→ Given request
Copy out the entries exactly, from the first line to the last.

→ Records from a data source
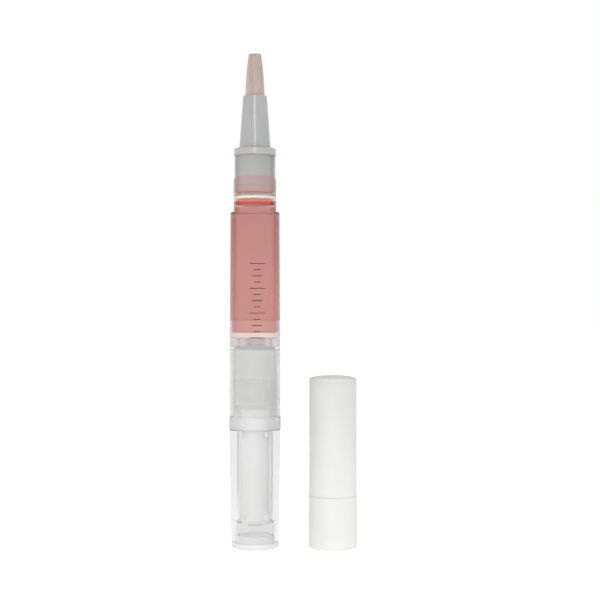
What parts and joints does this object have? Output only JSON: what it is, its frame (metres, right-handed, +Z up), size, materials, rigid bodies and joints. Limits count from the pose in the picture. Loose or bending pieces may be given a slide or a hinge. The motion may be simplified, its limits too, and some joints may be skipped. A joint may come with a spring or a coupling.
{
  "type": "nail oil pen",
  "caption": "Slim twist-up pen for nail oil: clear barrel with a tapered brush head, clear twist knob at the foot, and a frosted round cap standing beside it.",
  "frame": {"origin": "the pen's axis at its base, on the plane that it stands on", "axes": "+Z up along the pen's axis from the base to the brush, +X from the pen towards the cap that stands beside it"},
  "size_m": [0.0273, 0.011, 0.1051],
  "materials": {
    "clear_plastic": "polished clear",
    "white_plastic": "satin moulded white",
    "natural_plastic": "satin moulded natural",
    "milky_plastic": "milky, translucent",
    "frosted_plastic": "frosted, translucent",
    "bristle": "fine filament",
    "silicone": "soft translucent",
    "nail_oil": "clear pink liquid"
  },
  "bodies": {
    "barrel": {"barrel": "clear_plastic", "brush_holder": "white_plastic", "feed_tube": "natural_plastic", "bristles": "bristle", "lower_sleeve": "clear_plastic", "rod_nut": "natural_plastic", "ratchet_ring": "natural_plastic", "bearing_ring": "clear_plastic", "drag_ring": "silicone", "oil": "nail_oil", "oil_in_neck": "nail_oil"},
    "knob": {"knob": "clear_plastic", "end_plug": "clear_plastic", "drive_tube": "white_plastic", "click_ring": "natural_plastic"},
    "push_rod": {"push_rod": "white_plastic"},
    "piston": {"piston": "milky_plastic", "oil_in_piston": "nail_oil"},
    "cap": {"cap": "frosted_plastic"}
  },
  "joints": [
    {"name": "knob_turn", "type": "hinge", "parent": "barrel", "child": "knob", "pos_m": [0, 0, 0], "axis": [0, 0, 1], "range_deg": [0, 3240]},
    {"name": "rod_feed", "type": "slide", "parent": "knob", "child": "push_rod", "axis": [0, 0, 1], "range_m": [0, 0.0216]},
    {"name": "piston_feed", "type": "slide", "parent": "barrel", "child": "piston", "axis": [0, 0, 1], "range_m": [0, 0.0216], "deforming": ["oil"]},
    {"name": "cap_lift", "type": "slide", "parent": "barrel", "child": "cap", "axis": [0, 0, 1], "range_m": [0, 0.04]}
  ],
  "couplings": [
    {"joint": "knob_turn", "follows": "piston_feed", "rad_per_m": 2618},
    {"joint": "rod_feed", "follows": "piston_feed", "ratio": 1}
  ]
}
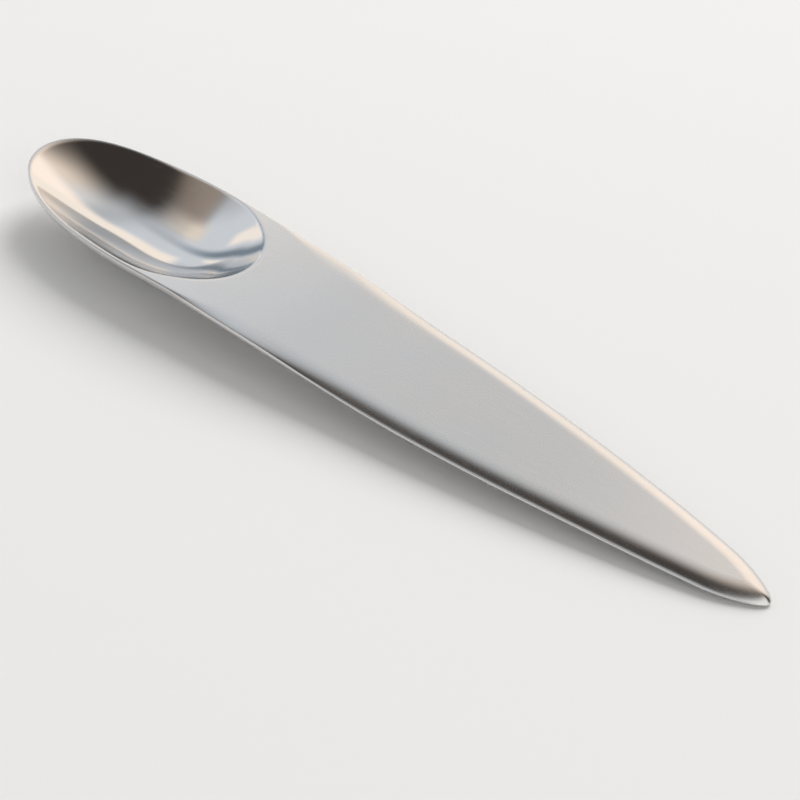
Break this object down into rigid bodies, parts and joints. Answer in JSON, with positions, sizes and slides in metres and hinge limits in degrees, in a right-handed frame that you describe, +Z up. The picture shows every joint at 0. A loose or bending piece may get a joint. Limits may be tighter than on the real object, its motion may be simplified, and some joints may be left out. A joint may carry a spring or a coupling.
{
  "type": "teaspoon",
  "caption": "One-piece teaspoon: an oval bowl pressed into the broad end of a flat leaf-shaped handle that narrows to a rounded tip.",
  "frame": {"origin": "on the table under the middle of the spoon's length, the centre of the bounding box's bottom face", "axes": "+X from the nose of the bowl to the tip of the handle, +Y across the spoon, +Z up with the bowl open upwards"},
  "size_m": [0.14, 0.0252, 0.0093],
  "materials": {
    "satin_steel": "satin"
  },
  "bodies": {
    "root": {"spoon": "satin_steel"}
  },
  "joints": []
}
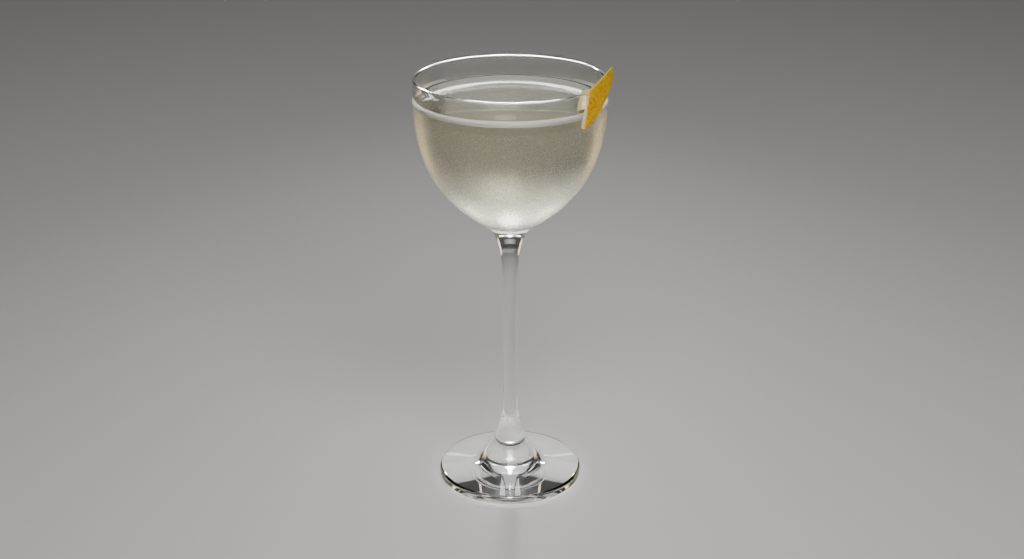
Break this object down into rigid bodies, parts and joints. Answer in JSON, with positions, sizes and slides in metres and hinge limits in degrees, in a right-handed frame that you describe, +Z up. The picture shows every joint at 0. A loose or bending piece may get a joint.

→ The output
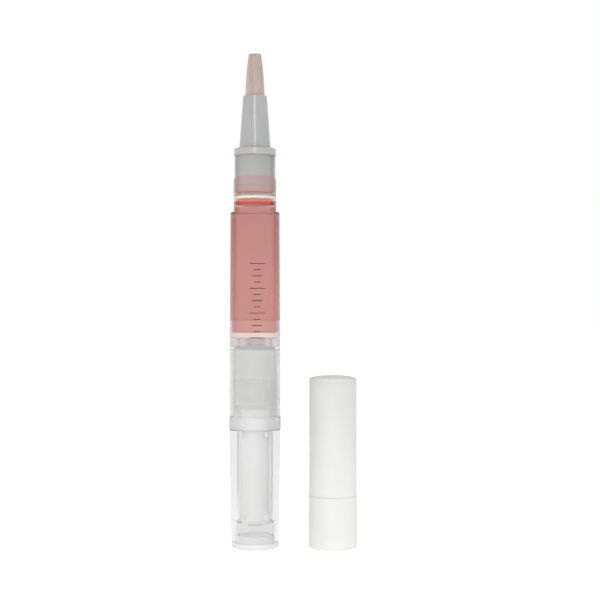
What parts and joints does this object have? Output only JSON: what it is, its frame (metres, right-handed, +Z up), size, materials, rigid bodies and joints. Limits count from the pose in the picture. Loose or bending pieces may be given a slide or a hinge. The motion may be simplified, its limits too, and some joints may be skipped. A joint may come with a spring or a coupling.
{
  "type": "nail oil pen",
  "caption": "Slim twist-up pen for nail oil: clear barrel with a tapered brush head, clear twist knob at the foot, and a frosted round cap standing beside it.",
  "frame": {"origin": "the pen's axis at its base, on the plane that it stands on", "axes": "+Z up along the pen's axis from the base to the brush, +X from the pen towards the cap that stands beside it"},
  "size_m": [0.0273, 0.011, 0.1051],
  "materials": {
    "clear_plastic": "polished clear",
    "white_plastic": "satin moulded white",
    "natural_plastic": "satin moulded natural",
    "milky_plastic": "milky, translucent",
    "frosted_plastic": "frosted, translucent",
    "bristle": "fine filament",
    "silicone": "soft translucent",
    "nail_oil": "clear pink liquid"
  },
  "bodies": {
    "barrel": {"barrel": "clear_plastic", "brush_holder": "white_plastic", "feed_tube": "natural_plastic", "bristles": "bristle", "lower_sleeve": "clear_plastic", "rod_nut": "natural_plastic", "ratchet_ring": "natural_plastic", "bearing_ring": "clear_plastic", "drag_ring": "silicone", "oil": "nail_oil", "oil_in_neck": "nail_oil"},
    "knob": {"knob": "clear_plastic", "end_plug": "clear_plastic", "drive_tube": "white_plastic", "click_ring": "natural_plastic"},
    "push_rod": {"push_rod": "white_plastic"},
    "piston": {"piston": "milky_plastic", "oil_in_piston": "nail_oil"},
    "cap": {"cap": "frosted_plastic"}
  },
  "joints": [
    {"name": "knob_turn", "type": "hinge", "parent": "barrel", "child": "knob", "pos_m": [0, 0, 0], "axis": [0, 0, 1], "range_deg": [0, 3240]},
    {"name": "rod_feed", "type": "slide", "parent": "knob", "child": "push_rod", "axis": [0, 0, 1], "range_m": [0, 0.0216]},
    {"name": "piston_feed", "type": "slide", "parent": "barrel", "child": "piston", "axis": [0, 0, 1], "range_m": [0, 0.0216], "deforming": ["oil"]},
    {"name": "cap_lift", "type": "slide", "parent": "barrel", "child": "cap", "axis": [0, 0, 1], "range_m": [0, 0.04]}
  ],
  "couplings": [
    {"joint": "knob_turn", "follows": "piston_feed", "rad_per_m": 2618},
    {"joint": "rod_feed", "follows": "piston_feed", "ratio": 1}
  ]
}
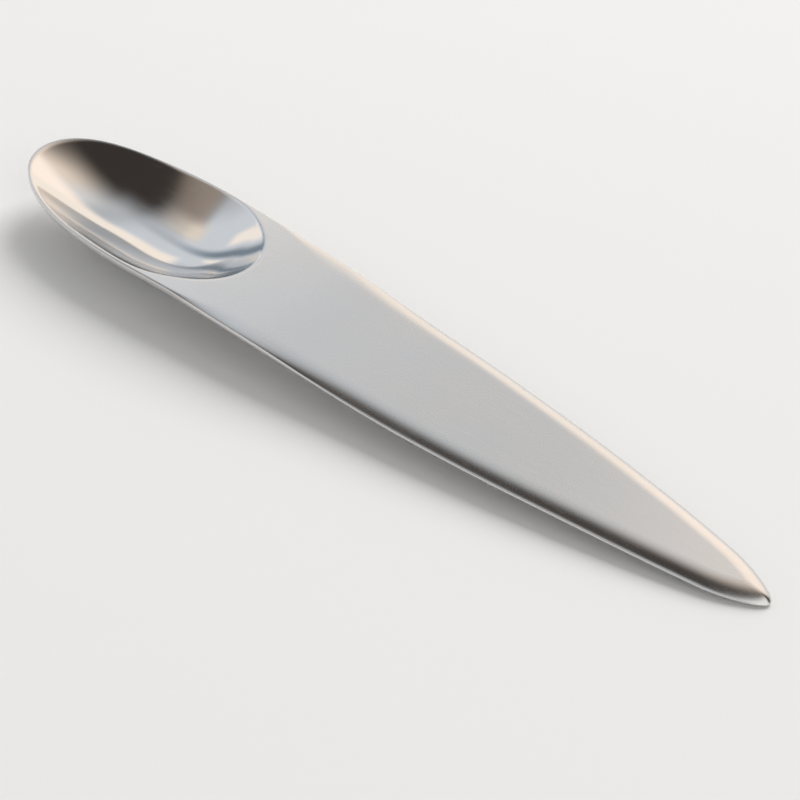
Break this object down into rigid bodies, parts and joints. Answer in JSON, with positions, sizes and slides in metres and hinge limits in degrees, in a right-handed frame that you describe, +Z up. The picture shows every joint at 0. A loose or bending piece may get a joint. Limits may be tighter than on the real object, its motion may be simplified, and some joints may be left out. A joint may carry a spring or a coupling.
{
  "type": "teaspoon",
  "caption": "One-piece teaspoon: an oval bowl pressed into the broad end of a flat leaf-shaped handle that narrows to a rounded tip.",
  "frame": {"origin": "on the table under the middle of the spoon's length, the centre of the bounding box's bottom face", "axes": "+X from the nose of the bowl to the tip of the handle, +Y across the spoon, +Z up with the bowl open upwards"},
  "size_m": [0.14, 0.0252, 0.0093],
  "materials": {
    "satin_steel": "satin"
  },
  "bodies": {
    "root": {"spoon": "satin_steel"}
  },
  "joints": []
}
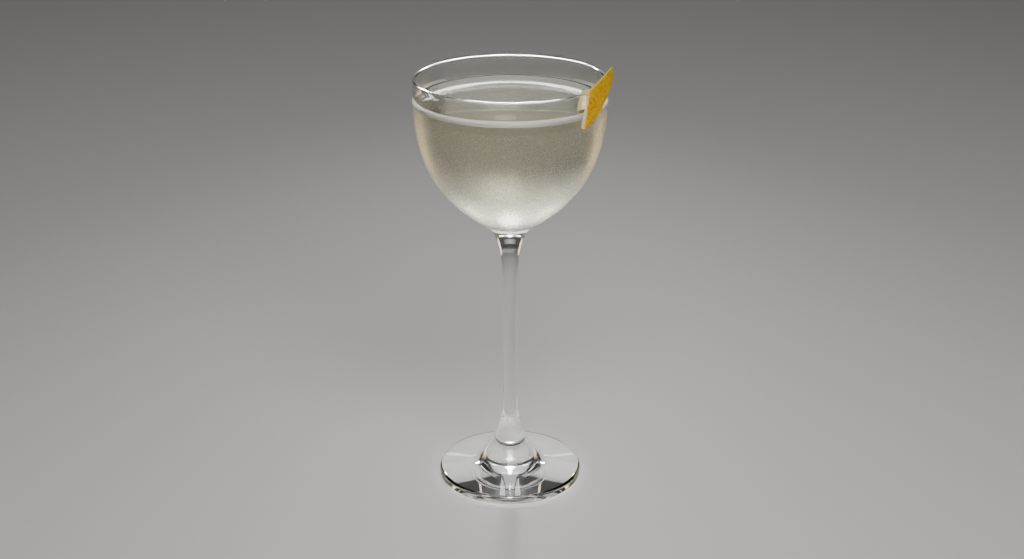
Break this object down into rigid bodies, parts and joints. Answer in JSON, with positions, sizes and slides in metres and hinge limits in degrees, in a right-handed frame that you describe, +Z up. The picture shows every joint at 0. A loose or bending piece may get a joint.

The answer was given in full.